Son enfance a été broyée par un fait divers familial et je compatis à son inextinguible traumatisme. Elle a été ensuite placée chez la soeur de sa mère et son mari qui vivent dans une ville moyenne tellement grise qu'on ne voit que ses géraniums rouge sang, forcément. La tante préfère les feuilletons aux livres ; la concoction d'un gigot de sept heures après avoir fait le ménage aux fêtes remplies d'amis, de cigarettes et de bouteilles vides. L'oncle quant à lui aime que ça sente la javel et le plat mitonné en rentrant chez lui. Et crime de classe impardonnable, on a fait une chenille à leur mariage et comme elle a bac – 5, tata adore Sardou. Alors que Clo-Chlo, elle, a ressenti son premier choc esthétique à l'âge de 9 ans devant Ophélie dans les Lagarde & Michard de sa maman-prof.

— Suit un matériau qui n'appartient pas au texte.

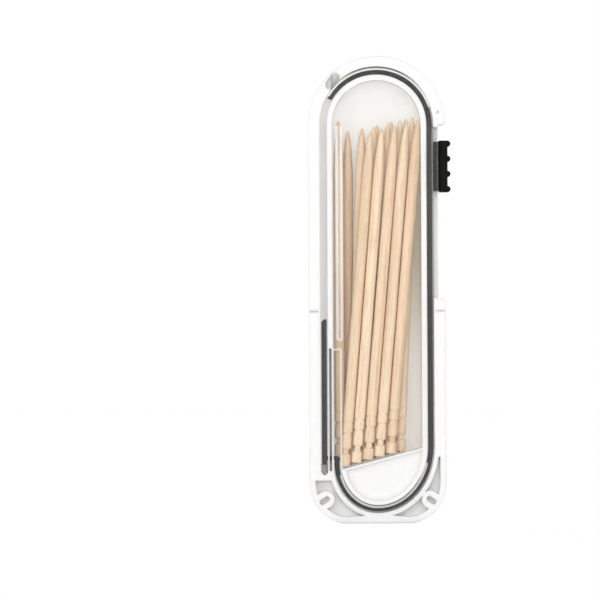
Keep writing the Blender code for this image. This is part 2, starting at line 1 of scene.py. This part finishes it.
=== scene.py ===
"""Looks of the toothpick dispenser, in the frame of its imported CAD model.

The clear cover faces -Y, where the camera stands. All sizes are in metres.
"""

import math
import random

import bmesh
import bpy
from mathutils import Matrix, Vector


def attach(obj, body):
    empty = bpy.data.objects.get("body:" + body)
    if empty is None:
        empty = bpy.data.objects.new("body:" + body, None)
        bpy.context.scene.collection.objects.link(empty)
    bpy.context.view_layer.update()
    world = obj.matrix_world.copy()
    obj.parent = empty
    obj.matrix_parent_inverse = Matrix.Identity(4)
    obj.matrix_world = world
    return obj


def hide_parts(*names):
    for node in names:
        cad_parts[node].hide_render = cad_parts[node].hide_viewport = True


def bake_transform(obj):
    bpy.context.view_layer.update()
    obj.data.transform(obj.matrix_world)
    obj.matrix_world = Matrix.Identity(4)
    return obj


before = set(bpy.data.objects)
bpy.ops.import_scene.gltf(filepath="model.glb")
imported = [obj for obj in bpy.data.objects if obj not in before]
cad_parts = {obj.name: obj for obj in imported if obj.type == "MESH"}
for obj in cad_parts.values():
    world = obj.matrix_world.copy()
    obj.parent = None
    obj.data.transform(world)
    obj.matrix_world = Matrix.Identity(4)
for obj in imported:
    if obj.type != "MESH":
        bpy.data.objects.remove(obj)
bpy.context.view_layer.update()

# The photograph: metres on one of its pixels, the object's place in it and its roll
pixel_size = 0.000194
photo_pixels = 600
photo_roll = 0.0052
point_column = 377.05
point_row = 290
point_height = 0.04526
camera_distance = 1.5
sensor_width_mm = 36

# Places and sizes that the CAD model has too
arc_height = 0.077376
bottom_arc_height = 0.0116
right_arc_height = 0.0147
low_left_rise = 0.0096
low_right_rise = 0.0127
hopper_half_width = 0.0086
track_outer = 0.011
track_width = 0.00135
strip_radius = 0.010325
strip_inset = track_outer - strip_radius
lane_strip_place = strip_inset - hopper_half_width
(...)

En consultant des interviews et autres articles de presse concernant l'auteure, j'ai appris qu'elle est une adepte d'
Oulipo, ce qui a conforté une vague impression : celle qu'il y a un jeu dans son roman, voire plusieurs, comme par exemple avoir préalablement à sa rédaction créé une liste de mots qu'elle s'impose d'employer comme : charge mentale, culture du viol, metoogay, bipolaire, pervers narcissique, raptus suicidaire, féminisme, misandrie, burn-out, travailleur du sexe, male gaze, patriarcat, porc... tous ces mots qui jouissent d'une forte notoriété auprès des media. Ensuite, elle abreuve le lecteur d'étymologie banale, décortiquant certains mots - comme travail, tripalium, étymologiquement un instrument de torture – et de mythologie rudimentaire invoquant Lilith, Messaline, Junon, Diane, Minerve... Et enfin, les amis de Clo-Chlo se nomment Adélaïde, Judith, Bérangère, Hermeline, Wilfried, prénoms sûrement chargés de littérature que mon inculture n'identifie pas. Ah, j'allais oublier, dans sa biographie il est fait état de sa proximité avec
Frédéric Mitterand ; ils parrainent conjointement une manifestation littéraire. Ce détail m'est revenu lorsque dans
Pauvre folle, elle évoque son passage d'un an à la Villa Medicis de Rome, logement gratuit et 3 500 € mensuels, ça doit attirer les candidatures, elle a eu de la chance d'être élue. Il y a de ces hasards, je vous jure ! Tous ces éléments disparates constituent un bric-à-brac, résumable dans cette formule extraite du roman : « Pis entre nous, hein, y a plein de phrases où elle se la joue tellement poète qu'au final on n'y comprend rien ».
Au final, une lecture dont j'attendais trop sans doute. Je suis infiniment peinée que
Chloé Delaume soit aussi mal dans sa peau, et déteste hommes et enfants mais je suis obligée d'ajouter que malheureusement elle ne détient pas le monopole de la souffrance. J'évite dans la mesure du possible de jouer les bagagistes, ayant mes propres valises à traîner, j'en resterai donc là dans sa bibliographie. Je termine en ajoutant que la généralisation aigrie, l'amalgame misandre fait entre tous les hommes me gêne. Non, tous les hommes ne sont pas des phallocrates, des verrats, des violeurs, ou des connards. Cette posture ne relève pas du féminisme mais de la haine, et nuit gravement à La cause des femmes qui mérite de plus fines analyses, désolée de casser l'ambiance.